■ Raw data
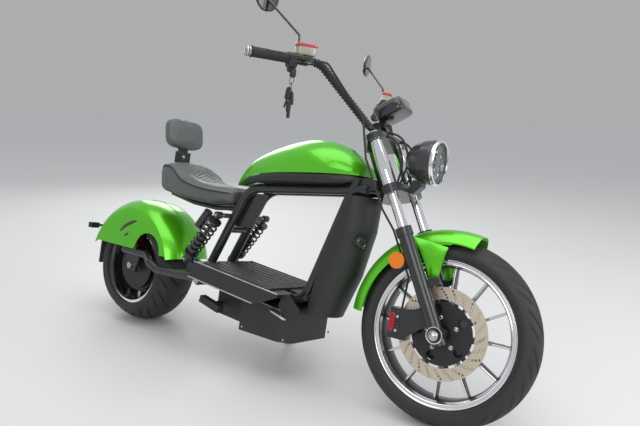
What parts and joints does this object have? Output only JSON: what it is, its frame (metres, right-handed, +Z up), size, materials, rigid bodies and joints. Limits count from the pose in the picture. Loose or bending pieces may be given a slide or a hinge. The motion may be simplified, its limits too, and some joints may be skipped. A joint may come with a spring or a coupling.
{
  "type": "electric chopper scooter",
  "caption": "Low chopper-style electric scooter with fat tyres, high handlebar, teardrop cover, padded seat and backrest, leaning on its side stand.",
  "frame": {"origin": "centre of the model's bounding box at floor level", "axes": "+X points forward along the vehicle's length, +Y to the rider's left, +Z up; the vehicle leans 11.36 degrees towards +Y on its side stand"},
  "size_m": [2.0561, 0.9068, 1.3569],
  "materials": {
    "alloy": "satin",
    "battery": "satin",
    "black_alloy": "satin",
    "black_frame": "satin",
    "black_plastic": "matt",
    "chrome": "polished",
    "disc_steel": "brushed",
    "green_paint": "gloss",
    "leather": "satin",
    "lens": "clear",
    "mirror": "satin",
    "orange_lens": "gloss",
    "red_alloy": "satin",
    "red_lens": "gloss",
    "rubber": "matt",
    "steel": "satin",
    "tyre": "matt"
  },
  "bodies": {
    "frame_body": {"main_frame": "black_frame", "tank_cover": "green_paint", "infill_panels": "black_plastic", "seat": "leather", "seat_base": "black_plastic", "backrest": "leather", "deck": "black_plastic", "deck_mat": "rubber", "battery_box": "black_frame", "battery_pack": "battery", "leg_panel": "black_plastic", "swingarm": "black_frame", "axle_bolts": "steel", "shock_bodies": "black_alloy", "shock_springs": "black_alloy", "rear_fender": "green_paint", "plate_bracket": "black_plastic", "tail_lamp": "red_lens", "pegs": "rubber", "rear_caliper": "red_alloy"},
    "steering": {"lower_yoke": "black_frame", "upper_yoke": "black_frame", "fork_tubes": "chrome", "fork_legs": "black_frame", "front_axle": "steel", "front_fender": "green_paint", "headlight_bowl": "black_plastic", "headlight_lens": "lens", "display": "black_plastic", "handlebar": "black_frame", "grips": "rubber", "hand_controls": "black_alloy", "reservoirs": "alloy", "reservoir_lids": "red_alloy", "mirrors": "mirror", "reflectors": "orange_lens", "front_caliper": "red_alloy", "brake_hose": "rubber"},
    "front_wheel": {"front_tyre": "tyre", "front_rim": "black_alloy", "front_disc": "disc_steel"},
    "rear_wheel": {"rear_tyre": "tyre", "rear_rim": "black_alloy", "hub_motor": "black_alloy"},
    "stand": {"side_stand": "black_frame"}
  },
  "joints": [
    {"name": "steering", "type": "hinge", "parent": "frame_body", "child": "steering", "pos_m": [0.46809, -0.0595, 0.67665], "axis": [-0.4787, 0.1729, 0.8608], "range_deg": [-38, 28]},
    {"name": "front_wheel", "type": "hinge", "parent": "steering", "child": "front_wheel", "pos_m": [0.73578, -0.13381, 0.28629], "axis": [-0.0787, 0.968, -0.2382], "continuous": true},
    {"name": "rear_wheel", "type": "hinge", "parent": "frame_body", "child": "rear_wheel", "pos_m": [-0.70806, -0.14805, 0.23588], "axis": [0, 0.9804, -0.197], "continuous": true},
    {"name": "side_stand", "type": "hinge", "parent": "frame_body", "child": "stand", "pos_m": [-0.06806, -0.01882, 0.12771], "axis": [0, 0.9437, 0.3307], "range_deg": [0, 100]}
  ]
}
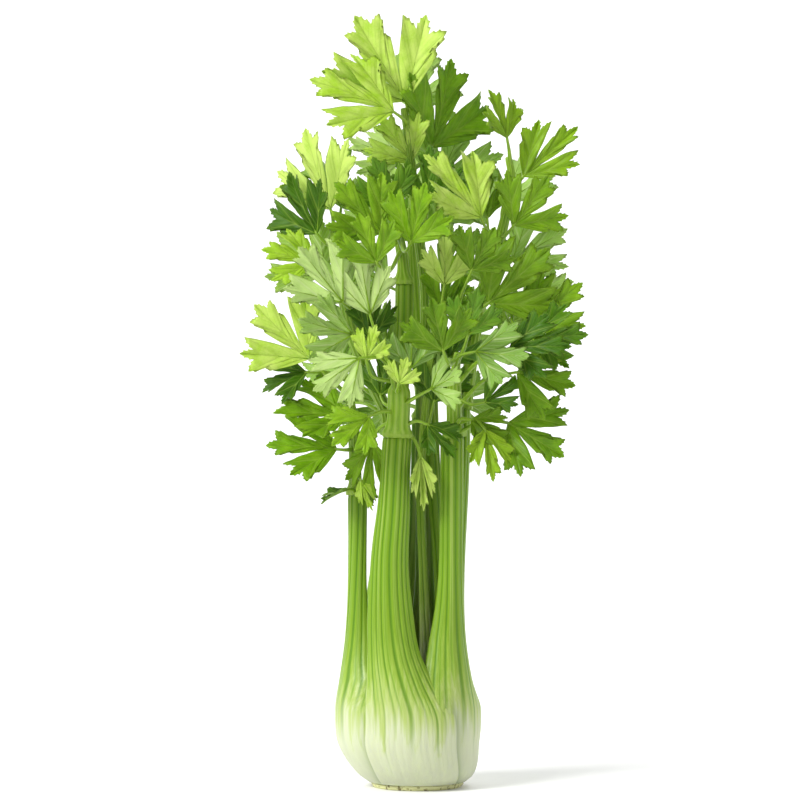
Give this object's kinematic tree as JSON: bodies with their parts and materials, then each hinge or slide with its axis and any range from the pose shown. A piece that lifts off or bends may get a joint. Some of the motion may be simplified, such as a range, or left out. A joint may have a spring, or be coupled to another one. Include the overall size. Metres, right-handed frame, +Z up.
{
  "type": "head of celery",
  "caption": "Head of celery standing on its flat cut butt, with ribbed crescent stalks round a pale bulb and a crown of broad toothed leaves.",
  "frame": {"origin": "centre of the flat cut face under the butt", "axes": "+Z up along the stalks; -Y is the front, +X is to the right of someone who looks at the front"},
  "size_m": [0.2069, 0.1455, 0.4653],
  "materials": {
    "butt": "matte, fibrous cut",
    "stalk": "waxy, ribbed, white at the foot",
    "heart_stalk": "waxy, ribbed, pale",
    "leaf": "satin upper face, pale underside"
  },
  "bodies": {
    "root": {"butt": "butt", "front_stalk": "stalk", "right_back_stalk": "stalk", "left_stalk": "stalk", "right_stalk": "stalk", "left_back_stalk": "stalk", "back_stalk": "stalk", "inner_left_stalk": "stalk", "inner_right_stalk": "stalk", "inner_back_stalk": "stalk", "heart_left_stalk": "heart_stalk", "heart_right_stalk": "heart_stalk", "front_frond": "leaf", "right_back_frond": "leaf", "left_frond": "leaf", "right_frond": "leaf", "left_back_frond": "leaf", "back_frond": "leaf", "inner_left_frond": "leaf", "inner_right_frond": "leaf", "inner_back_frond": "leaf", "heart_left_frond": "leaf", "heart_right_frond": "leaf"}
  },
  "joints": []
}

■ Directions for this task
Copy out every line in the entries above that holds "joints".

■ Complete response
What parts and joints does this object have? Output only JSON: what it is, its frame (metres, right-handed, +Z up), size, materials, rigid bodies and joints. Limits count from the pose in the picture. Loose or bending pieces may be given a slide or a hinge. The motion may be simplified, its limits too, and some joints may be skipped. A joint may come with a spring or a coupling.
  "joints": [
  "joints": []